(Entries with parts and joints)
========
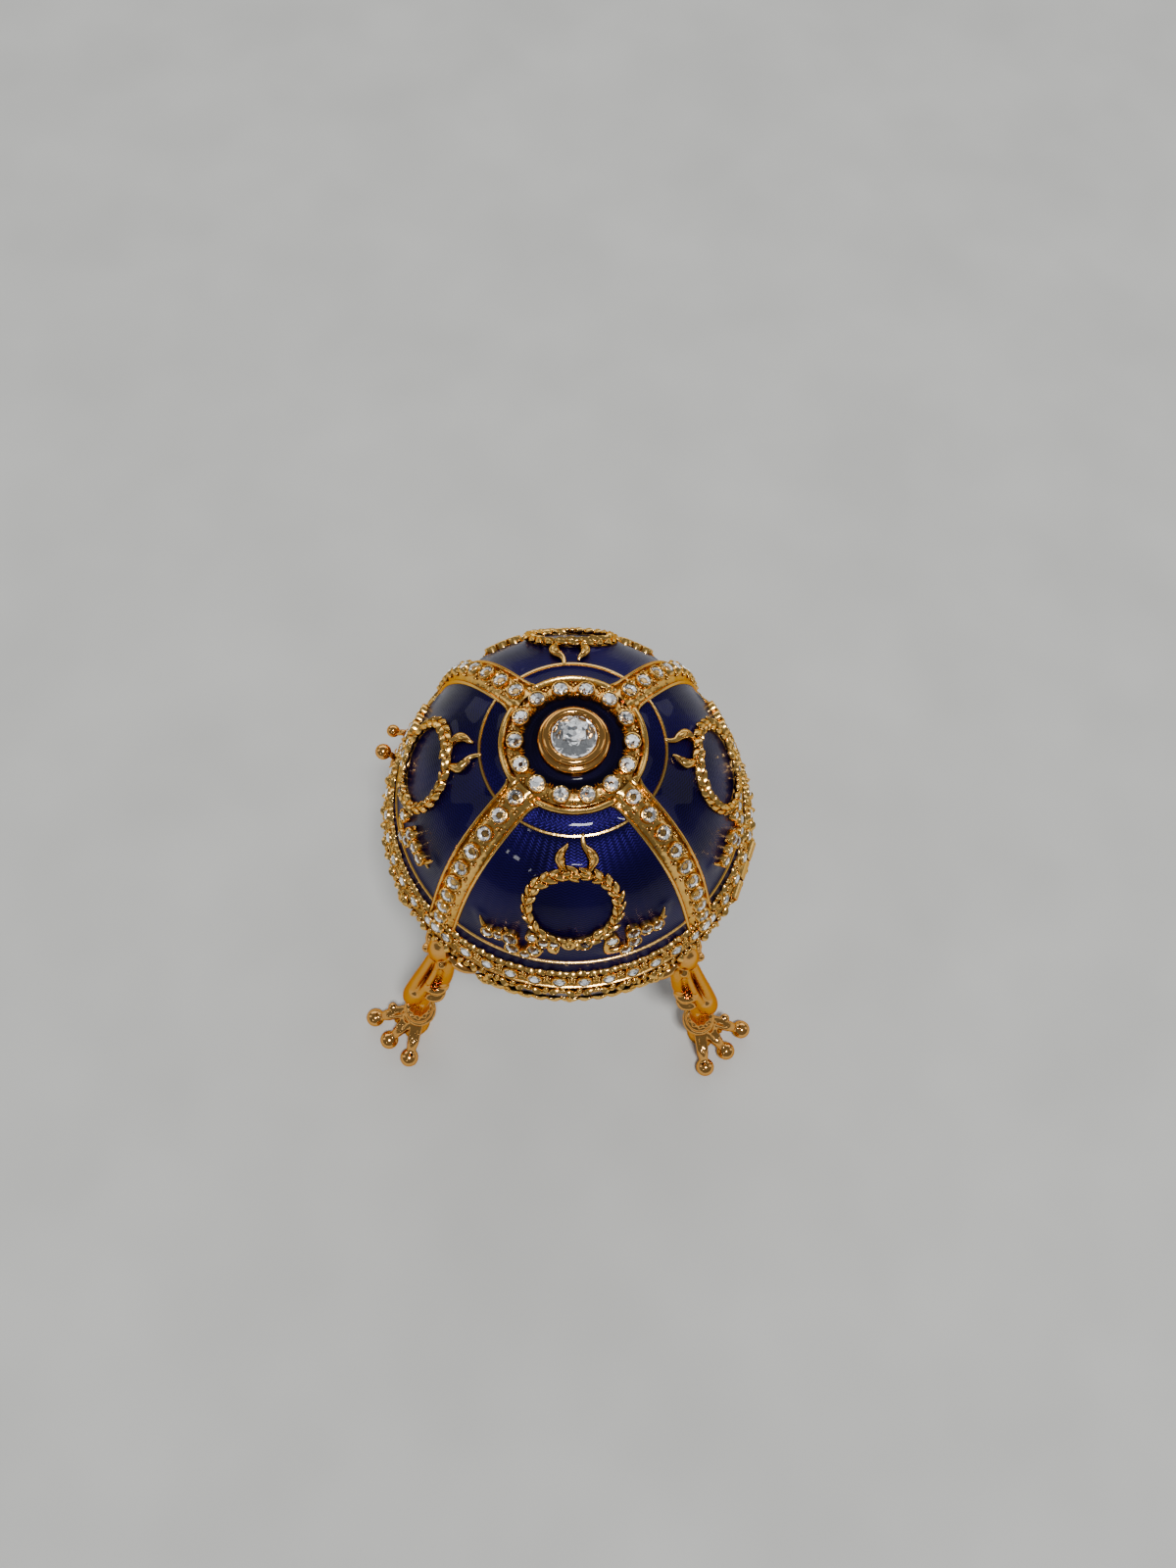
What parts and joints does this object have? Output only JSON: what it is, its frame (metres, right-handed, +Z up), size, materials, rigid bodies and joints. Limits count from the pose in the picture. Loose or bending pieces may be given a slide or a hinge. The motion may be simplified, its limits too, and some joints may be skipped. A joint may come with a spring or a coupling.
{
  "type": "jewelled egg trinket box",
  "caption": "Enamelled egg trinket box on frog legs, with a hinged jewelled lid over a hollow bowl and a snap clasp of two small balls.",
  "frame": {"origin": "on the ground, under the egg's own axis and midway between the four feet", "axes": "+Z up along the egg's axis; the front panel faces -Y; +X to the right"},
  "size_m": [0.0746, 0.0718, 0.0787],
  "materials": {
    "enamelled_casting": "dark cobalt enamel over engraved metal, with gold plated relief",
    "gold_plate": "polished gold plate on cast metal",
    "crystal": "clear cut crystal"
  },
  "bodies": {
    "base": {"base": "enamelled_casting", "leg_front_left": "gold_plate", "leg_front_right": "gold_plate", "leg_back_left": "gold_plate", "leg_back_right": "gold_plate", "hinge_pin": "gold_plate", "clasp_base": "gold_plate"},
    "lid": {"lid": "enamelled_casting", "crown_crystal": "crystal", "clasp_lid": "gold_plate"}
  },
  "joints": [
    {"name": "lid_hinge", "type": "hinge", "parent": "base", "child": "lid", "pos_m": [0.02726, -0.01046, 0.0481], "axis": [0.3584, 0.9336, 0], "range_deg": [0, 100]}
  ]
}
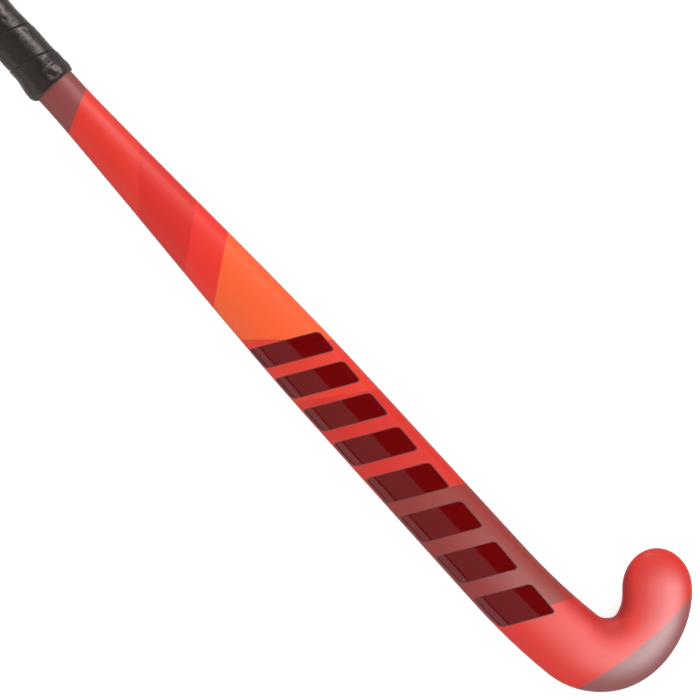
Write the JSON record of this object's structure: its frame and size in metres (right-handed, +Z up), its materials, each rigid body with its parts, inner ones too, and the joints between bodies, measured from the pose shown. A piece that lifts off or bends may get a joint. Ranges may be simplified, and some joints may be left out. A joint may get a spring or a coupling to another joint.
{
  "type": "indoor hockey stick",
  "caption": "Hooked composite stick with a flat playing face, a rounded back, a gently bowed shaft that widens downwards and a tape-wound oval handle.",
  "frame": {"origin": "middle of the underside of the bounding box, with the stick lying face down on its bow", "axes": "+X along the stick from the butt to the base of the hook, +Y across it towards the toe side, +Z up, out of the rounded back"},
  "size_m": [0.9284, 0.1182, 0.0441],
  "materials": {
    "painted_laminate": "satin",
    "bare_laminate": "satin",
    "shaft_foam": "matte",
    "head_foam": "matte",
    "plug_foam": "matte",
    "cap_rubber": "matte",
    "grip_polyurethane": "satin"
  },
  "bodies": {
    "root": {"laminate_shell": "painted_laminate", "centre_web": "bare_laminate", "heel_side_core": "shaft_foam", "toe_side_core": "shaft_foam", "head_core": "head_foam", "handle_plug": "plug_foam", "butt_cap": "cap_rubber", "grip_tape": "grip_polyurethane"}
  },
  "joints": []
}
========
→ What you are asked to do: Write out the data exactly as it stands.

→ Answer for this exercise:
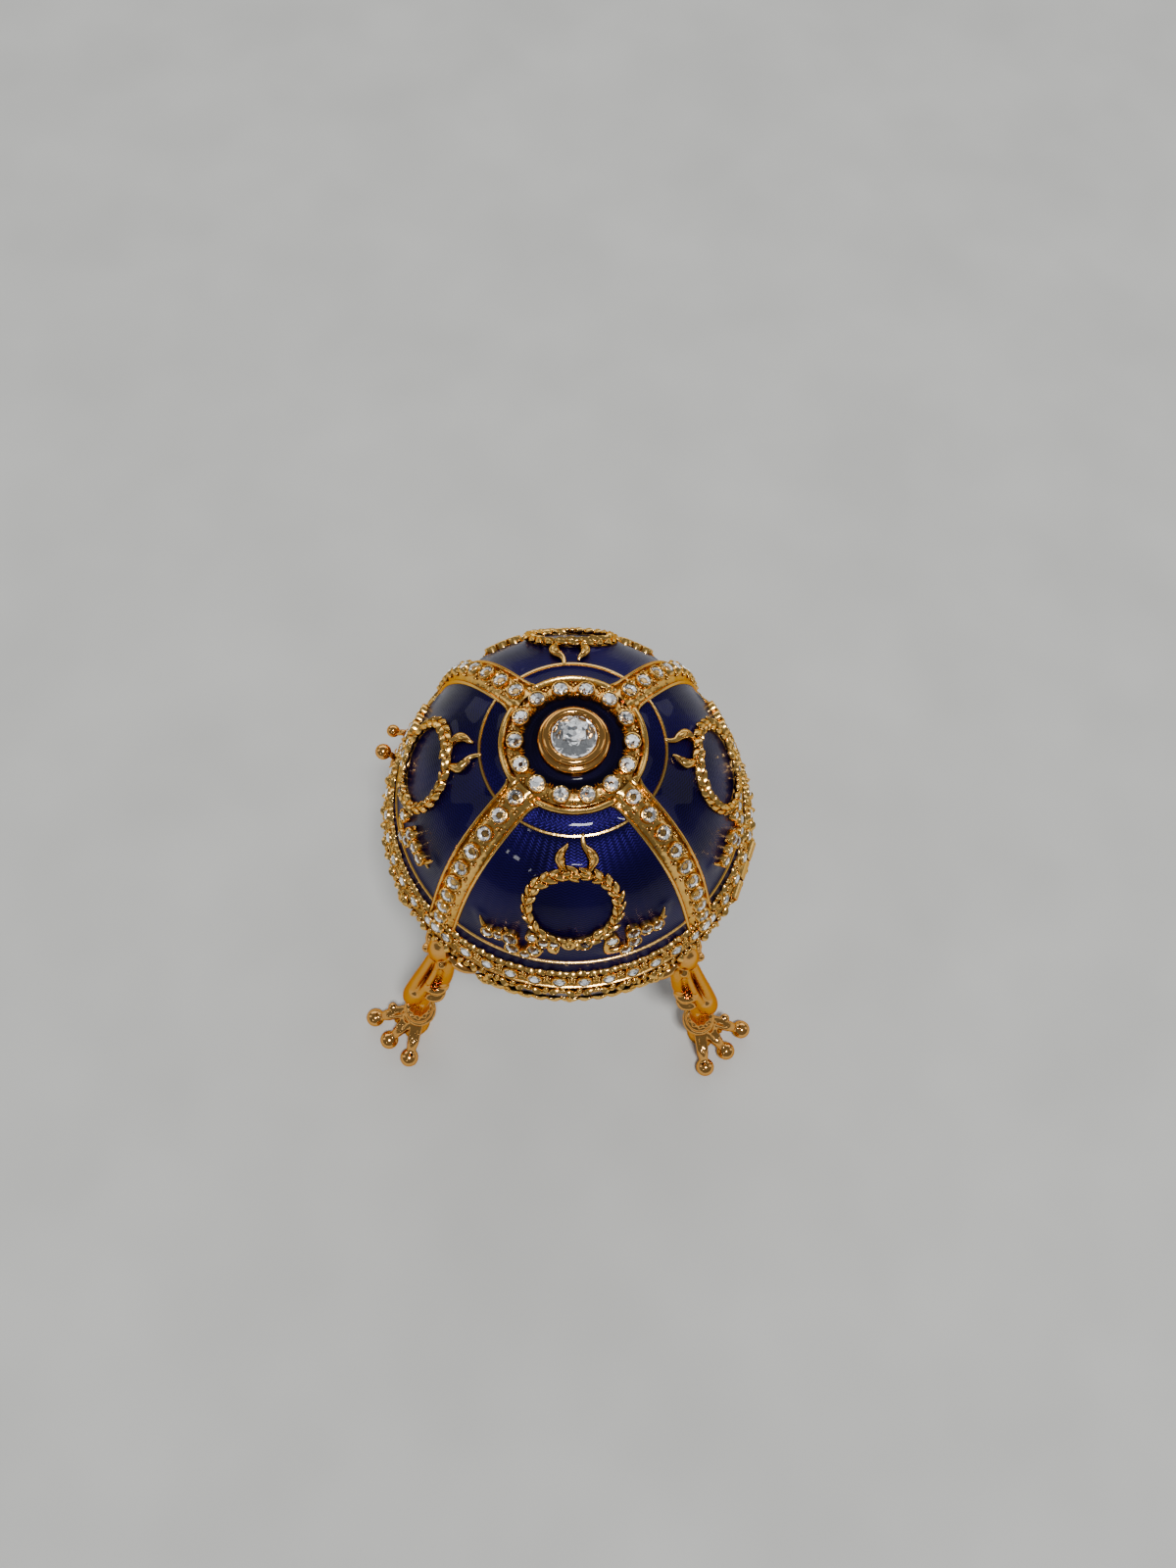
What parts and joints does this object have? Output only JSON: what it is, its frame (metres, right-handed, +Z up), size, materials, rigid bodies and joints. Limits count from the pose in the picture. Loose or bending pieces may be given a slide or a hinge. The motion may be simplified, its limits too, and some joints may be skipped. A joint may come with a spring or a coupling.
{
  "type": "jewelled egg trinket box",
  "caption": "Enamelled egg trinket box on frog legs, with a hinged jewelled lid over a hollow bowl and a snap clasp of two small balls.",
  "frame": {"origin": "on the ground, under the egg's own axis and midway between the four feet", "axes": "+Z up along the egg's axis; the front panel faces -Y; +X to the right"},
  "size_m": [0.0746, 0.0718, 0.0787],
  "materials": {
    "enamelled_casting": "dark cobalt enamel over engraved metal, with gold plated relief",
    "gold_plate": "polished gold plate on cast metal",
    "crystal": "clear cut crystal"
  },
  "bodies": {
    "base": {"base": "enamelled_casting", "leg_front_left": "gold_plate", "leg_front_right": "gold_plate", "leg_back_left": "gold_plate", "leg_back_right": "gold_plate", "hinge_pin": "gold_plate", "clasp_base": "gold_plate"},
    "lid": {"lid": "enamelled_casting", "crown_crystal": "crystal", "clasp_lid": "gold_plate"}
  },
  "joints": [
    {"name": "lid_hinge", "type": "hinge", "parent": "base", "child": "lid", "pos_m": [0.02726, -0.01046, 0.0481], "axis": [0.3584, 0.9336, 0], "range_deg": [0, 100]}
  ]
}
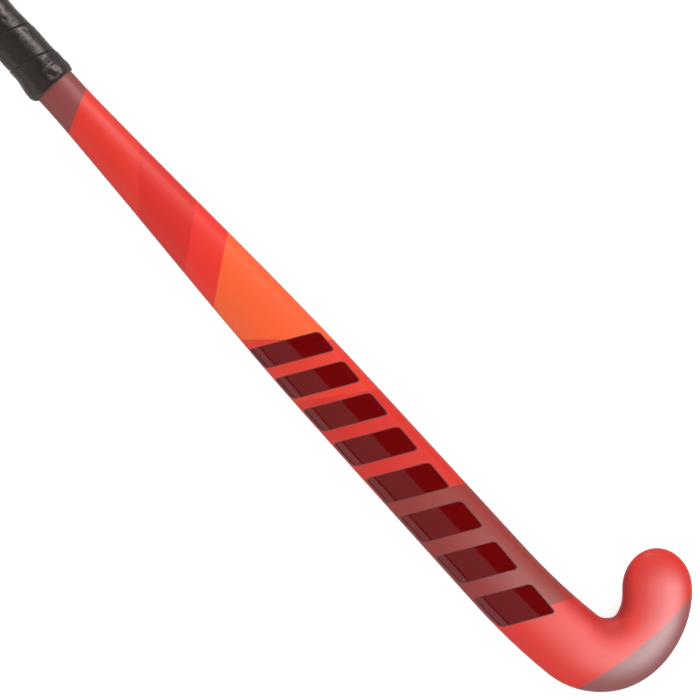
Write the JSON record of this object's structure: its frame and size in metres (right-handed, +Z up), its materials, each rigid body with its parts, inner ones too, and the joints between bodies, measured from the pose shown. A piece that lifts off or bends may get a joint. Ranges may be simplified, and some joints may be left out. A joint may get a spring or a coupling to another joint.
{
  "type": "indoor hockey stick",
  "caption": "Hooked composite stick with a flat playing face, a rounded back, a gently bowed shaft that widens downwards and a tape-wound oval handle.",
  "frame": {"origin": "middle of the underside of the bounding box, with the stick lying face down on its bow", "axes": "+X along the stick from the butt to the base of the hook, +Y across it towards the toe side, +Z up, out of the rounded back"},
  "size_m": [0.9284, 0.1182, 0.0441],
  "materials": {
    "painted_laminate": "satin",
    "bare_laminate": "satin",
    "shaft_foam": "matte",
    "head_foam": "matte",
    "plug_foam": "matte",
    "cap_rubber": "matte",
    "grip_polyurethane": "satin"
  },
  "bodies": {
    "root": {"laminate_shell": "painted_laminate", "centre_web": "bare_laminate", "heel_side_core": "shaft_foam", "toe_side_core": "shaft_foam", "head_core": "head_foam", "handle_plug": "plug_foam", "butt_cap": "cap_rubber", "grip_tape": "grip_polyurethane"}
  },
  "joints": []
}